Missed that series, but it doesn’t appear to have been on very long. I didn’t realize, however, that alternate universes of one sort or another were extremely common in Archie comics, despite the fact that I loved reading them as a kid.
Chalk up another point in the “alternate reality/time travel” theories to explain wtf is going on.
Before I get to what I believe to be the most interesting and probably accurate Lost theory floating around cyberspace this week, I want to just comment on a few things I noticed in watching Wednesday night:
• If you tell me that your jaw did not drop when Richard Alpert said, “Widmore,” you are frakkin’ lying. That’s it. You’re just a big fat liar, liar pants on fire. It explained so much and yet made it all the more confusing. As usual for Lost, naturally. So, did Widmore have to leave the island? Did he choose to leave the island? Is that blonde chica holding a gun on Faraday Penny’s mom, maybe, and they left because otherwise the baby would have died?

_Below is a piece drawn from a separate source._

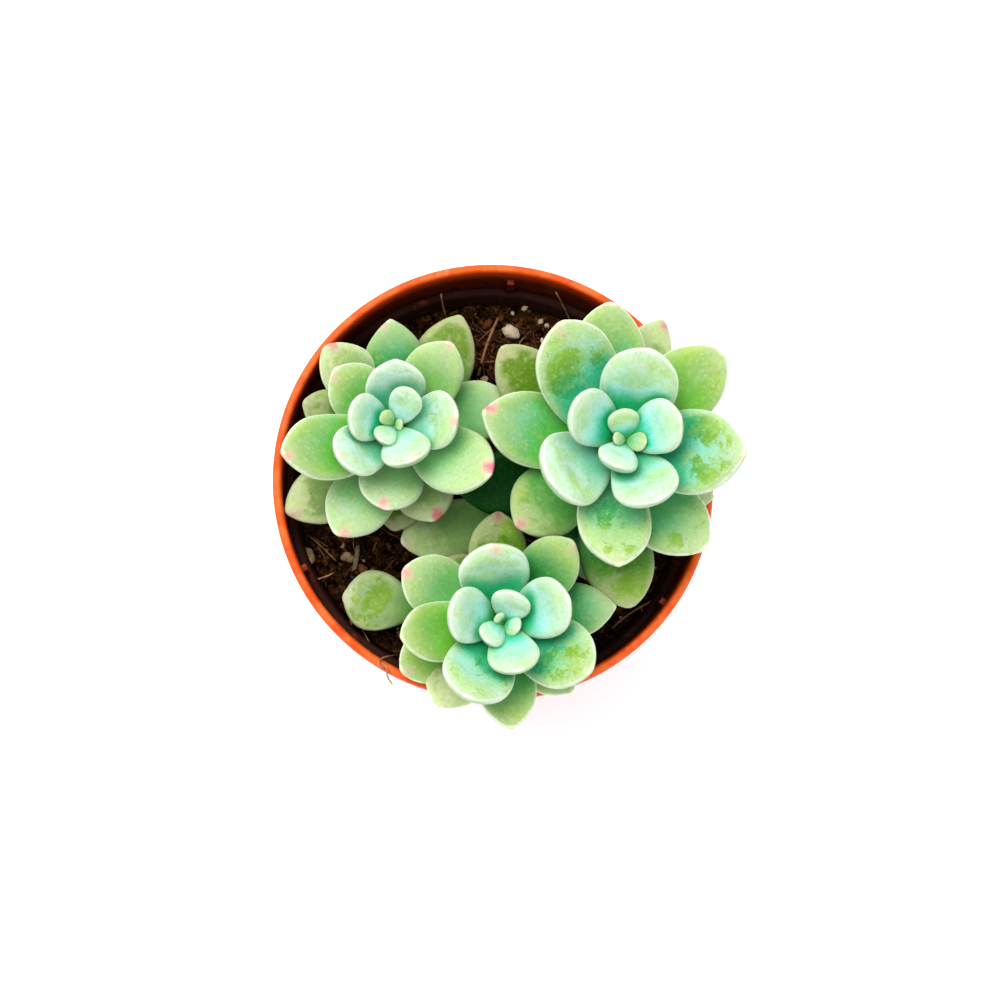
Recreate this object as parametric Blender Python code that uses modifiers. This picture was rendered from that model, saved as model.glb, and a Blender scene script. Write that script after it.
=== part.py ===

• Did the blonde chica recognize Faraday? Did Alpert? Their initial reactions to him seemed to be that they did, but then they seemed as if they’d never met him before. I couldn’t tell if they were trying to hide that they knew he personally had been to the island before or if they were just assuming he was part of the bad guys (U.S. soldiers, to them). I mean, Faraday doesn’t look like a soldier in any way, shape or form.
• What is Charlotte’s real connection to Faraday? Is she somehow connected to the woman who’s lying in a coma? This is my thought about that (I know I’ve been saying for months that she’s Annie, Ben’s childhood sweetheart, and she still might be, but hear me out) – the guy in Faraday’s lab who chases Des away says that Faraday was trying to send mouse’s brains back into the past. Their brains. So did Faraday somehow transport Theresa’s brain/consciousness into the past or future and it’s somehow in Charlotte, even though she’s unaware? Maybe it suffered some trauma and doesn’t remember him, but he’s in love with her because she’s his lady love. And that could explain why Theresa’s body sometimes comes out of the coma to experience her childhood.
• I don’t think Charlotte’s dead quite yet. I believe her problem, however, is that she doesn’t have a constant. Why are Sawyer and Juliet somehow immune to this problem, however? For Miles, it could be that his ability to commune with the dead somehow makes his brain different and he doesn’t need a constant. Maybe Sawyer and Juliet are each others’ constant?
• Are all the other survivors of the plane crash dead now except for the Oceanic 6, Locke and Sawyer? It certainly appeared that way. Where are Rose and Bernard? Other than them, I can’t really think of any other characters where it matters if they show up again.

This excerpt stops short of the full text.